= Data to use =

%%

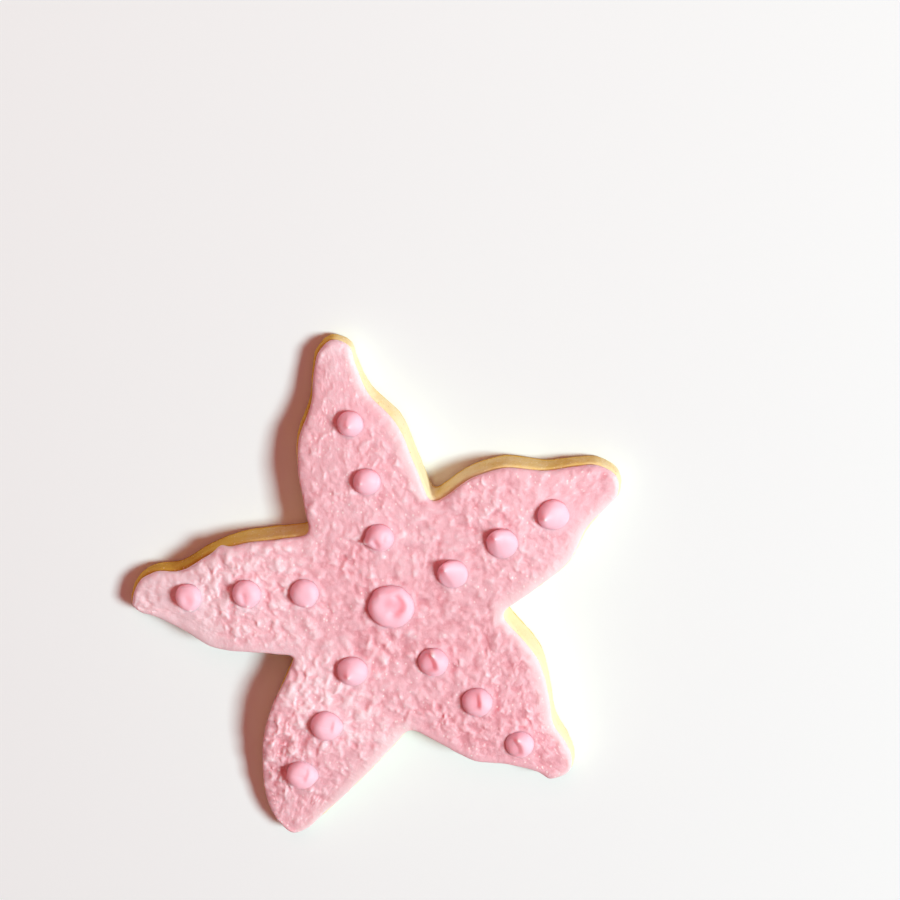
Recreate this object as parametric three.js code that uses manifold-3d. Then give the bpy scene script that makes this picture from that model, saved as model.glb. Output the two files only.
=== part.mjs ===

%%
%%

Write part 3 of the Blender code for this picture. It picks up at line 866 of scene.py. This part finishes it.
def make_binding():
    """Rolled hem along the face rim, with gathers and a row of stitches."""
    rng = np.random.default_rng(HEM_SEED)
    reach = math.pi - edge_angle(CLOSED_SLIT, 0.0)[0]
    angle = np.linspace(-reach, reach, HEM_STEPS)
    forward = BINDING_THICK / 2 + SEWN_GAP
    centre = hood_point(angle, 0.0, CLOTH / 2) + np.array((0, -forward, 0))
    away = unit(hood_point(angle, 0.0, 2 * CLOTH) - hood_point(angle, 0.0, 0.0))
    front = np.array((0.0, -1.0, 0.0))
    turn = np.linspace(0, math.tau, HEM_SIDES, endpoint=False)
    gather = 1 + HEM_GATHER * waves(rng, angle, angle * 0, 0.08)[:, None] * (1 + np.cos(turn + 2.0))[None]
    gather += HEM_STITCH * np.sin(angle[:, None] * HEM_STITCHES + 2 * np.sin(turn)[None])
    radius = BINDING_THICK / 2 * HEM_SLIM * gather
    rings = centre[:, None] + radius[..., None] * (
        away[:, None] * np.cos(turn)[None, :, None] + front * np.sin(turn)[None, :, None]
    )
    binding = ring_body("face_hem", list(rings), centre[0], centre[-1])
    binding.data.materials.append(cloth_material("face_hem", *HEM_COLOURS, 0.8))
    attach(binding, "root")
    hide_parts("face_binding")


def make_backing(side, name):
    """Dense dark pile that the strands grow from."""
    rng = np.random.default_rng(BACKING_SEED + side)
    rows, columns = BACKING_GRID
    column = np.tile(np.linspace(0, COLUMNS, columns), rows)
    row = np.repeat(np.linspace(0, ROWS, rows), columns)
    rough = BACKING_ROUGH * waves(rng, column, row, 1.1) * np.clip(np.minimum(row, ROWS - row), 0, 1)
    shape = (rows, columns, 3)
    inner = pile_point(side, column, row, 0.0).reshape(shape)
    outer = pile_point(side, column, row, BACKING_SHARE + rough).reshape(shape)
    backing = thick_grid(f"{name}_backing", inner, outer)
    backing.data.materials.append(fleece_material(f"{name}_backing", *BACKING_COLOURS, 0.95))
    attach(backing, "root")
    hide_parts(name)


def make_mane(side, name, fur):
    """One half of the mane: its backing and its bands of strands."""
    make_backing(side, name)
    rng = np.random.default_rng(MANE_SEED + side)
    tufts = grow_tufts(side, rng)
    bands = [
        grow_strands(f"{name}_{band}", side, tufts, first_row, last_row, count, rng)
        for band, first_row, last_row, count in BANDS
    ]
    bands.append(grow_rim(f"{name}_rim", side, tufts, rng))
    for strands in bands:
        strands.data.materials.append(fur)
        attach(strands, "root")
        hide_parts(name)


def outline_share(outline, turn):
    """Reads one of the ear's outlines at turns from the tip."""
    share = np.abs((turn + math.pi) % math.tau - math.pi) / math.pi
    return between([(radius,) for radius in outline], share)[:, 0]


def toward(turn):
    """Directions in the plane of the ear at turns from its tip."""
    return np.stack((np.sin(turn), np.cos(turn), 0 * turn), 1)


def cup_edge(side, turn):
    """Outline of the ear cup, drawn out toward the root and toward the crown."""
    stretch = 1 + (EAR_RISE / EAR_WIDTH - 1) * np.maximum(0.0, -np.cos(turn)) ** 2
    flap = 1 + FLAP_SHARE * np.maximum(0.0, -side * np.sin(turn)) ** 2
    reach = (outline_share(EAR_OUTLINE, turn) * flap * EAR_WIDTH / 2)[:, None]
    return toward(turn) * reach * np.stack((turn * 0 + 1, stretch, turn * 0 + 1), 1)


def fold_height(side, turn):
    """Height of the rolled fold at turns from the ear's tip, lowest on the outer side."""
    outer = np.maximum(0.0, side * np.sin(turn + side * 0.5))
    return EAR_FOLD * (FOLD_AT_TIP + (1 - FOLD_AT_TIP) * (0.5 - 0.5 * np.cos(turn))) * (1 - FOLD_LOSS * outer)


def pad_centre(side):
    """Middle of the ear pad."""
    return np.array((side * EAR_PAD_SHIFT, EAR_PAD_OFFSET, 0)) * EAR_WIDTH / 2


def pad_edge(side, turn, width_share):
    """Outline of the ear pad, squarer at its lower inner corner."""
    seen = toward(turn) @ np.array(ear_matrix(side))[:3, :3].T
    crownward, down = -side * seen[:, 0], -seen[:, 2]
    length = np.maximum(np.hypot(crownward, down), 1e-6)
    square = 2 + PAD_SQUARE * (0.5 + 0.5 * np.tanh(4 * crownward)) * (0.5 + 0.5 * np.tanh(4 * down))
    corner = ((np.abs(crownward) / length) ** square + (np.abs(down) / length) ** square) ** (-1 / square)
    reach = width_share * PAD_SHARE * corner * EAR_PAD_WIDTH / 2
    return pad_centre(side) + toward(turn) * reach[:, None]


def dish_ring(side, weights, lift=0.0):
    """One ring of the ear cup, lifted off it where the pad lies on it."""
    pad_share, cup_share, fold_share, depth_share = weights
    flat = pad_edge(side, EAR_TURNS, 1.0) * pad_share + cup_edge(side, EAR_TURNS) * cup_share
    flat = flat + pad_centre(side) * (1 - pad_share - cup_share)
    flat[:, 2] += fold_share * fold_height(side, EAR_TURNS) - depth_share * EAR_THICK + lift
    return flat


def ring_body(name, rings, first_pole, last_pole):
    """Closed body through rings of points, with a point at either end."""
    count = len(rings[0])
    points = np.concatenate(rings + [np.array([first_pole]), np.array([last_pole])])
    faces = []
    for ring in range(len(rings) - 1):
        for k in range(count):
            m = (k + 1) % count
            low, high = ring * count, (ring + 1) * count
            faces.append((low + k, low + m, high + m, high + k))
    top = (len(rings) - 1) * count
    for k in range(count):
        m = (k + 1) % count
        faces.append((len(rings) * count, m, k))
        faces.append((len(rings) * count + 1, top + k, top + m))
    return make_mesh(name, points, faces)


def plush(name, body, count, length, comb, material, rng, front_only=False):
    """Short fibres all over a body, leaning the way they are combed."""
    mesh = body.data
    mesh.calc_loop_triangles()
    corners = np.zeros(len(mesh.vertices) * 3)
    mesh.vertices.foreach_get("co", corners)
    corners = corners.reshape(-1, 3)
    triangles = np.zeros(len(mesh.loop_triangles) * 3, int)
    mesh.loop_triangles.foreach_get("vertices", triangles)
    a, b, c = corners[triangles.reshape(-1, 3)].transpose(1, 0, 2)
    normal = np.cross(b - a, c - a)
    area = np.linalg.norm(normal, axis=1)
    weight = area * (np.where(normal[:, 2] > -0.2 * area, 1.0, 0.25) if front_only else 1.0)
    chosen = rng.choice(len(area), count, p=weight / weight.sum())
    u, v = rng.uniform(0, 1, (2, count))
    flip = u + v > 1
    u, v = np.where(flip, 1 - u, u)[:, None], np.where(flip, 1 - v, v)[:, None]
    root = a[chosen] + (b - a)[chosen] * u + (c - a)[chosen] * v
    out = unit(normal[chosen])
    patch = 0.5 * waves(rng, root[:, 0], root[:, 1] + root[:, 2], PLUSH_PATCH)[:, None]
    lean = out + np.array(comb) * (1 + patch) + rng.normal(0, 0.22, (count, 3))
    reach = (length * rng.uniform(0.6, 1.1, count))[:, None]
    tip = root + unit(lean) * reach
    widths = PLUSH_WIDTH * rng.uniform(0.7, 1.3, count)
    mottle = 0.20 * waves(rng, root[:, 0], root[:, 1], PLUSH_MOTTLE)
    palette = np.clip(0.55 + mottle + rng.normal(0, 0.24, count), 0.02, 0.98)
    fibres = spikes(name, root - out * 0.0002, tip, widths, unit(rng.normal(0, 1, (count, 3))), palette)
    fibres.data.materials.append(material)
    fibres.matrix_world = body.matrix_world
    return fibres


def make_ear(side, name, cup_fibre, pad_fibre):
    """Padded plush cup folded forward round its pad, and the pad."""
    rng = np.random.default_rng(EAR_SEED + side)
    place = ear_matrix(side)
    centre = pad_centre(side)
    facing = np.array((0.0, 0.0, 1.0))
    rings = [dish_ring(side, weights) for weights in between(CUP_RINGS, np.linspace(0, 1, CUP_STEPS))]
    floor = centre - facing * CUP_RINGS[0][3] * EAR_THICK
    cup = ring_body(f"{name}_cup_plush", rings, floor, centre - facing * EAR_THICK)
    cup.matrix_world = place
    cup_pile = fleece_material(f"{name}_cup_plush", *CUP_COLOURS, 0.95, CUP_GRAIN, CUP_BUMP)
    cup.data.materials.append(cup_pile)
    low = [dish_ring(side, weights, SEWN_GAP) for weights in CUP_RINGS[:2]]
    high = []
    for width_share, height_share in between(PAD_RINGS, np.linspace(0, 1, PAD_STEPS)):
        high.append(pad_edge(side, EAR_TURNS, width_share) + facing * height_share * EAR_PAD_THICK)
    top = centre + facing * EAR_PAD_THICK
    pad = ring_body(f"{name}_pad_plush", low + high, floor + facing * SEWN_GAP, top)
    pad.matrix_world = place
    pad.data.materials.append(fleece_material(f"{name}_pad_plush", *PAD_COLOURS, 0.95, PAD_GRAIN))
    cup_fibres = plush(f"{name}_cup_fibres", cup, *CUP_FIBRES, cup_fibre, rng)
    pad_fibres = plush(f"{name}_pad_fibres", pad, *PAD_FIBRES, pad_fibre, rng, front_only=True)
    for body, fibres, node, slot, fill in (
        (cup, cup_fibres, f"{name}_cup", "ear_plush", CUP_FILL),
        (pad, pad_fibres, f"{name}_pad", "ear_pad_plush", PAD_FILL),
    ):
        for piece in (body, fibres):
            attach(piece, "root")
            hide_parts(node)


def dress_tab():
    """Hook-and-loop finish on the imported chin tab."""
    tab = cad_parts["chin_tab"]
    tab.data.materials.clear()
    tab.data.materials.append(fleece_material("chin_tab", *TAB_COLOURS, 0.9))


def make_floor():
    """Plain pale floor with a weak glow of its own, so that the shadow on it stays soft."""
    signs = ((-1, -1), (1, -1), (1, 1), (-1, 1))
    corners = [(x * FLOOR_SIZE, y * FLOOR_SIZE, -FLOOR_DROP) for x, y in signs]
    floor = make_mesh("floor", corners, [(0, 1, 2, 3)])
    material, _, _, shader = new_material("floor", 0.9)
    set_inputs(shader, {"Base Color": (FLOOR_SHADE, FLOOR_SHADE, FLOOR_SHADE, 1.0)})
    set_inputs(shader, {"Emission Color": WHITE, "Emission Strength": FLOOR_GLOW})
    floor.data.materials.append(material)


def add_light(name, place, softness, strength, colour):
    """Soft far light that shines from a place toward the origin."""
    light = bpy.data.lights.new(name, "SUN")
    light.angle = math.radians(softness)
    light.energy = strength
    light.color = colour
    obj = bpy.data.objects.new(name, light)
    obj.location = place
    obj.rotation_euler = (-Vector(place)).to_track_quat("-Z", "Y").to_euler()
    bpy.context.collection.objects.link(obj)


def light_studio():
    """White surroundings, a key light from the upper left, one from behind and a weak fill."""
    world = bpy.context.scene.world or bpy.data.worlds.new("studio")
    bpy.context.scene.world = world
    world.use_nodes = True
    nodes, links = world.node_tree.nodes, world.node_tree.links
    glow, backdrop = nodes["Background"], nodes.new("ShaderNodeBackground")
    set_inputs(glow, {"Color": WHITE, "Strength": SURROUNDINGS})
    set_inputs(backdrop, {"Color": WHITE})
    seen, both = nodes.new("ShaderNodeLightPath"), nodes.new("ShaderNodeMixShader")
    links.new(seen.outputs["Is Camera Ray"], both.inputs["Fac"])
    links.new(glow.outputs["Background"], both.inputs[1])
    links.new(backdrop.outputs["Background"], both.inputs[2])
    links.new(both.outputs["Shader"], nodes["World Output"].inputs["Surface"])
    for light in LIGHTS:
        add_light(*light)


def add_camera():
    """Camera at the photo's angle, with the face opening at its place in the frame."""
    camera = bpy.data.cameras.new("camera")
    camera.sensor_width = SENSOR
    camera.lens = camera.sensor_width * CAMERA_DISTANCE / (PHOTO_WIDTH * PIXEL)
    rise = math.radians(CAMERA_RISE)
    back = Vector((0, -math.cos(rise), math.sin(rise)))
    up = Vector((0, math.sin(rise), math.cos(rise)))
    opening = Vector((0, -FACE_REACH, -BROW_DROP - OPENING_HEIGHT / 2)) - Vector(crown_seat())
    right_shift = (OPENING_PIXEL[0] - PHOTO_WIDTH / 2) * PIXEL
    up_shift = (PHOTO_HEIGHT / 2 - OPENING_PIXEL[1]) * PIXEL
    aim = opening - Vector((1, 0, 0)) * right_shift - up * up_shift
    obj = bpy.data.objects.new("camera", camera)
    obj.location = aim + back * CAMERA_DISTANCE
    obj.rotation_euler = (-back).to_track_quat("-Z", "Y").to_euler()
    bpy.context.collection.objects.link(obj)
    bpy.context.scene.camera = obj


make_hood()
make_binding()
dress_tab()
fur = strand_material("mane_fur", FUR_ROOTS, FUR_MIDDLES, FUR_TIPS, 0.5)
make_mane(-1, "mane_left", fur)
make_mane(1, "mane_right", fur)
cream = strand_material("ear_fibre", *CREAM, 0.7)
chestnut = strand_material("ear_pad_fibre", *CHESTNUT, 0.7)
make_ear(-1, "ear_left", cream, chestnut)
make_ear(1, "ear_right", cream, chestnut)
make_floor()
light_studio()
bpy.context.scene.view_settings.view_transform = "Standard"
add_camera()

%%

= Set exercise =
Copy each line of the listing that holds the word "piece".

= Written reply =
        for piece in (body, fibres):
            attach(piece, "root")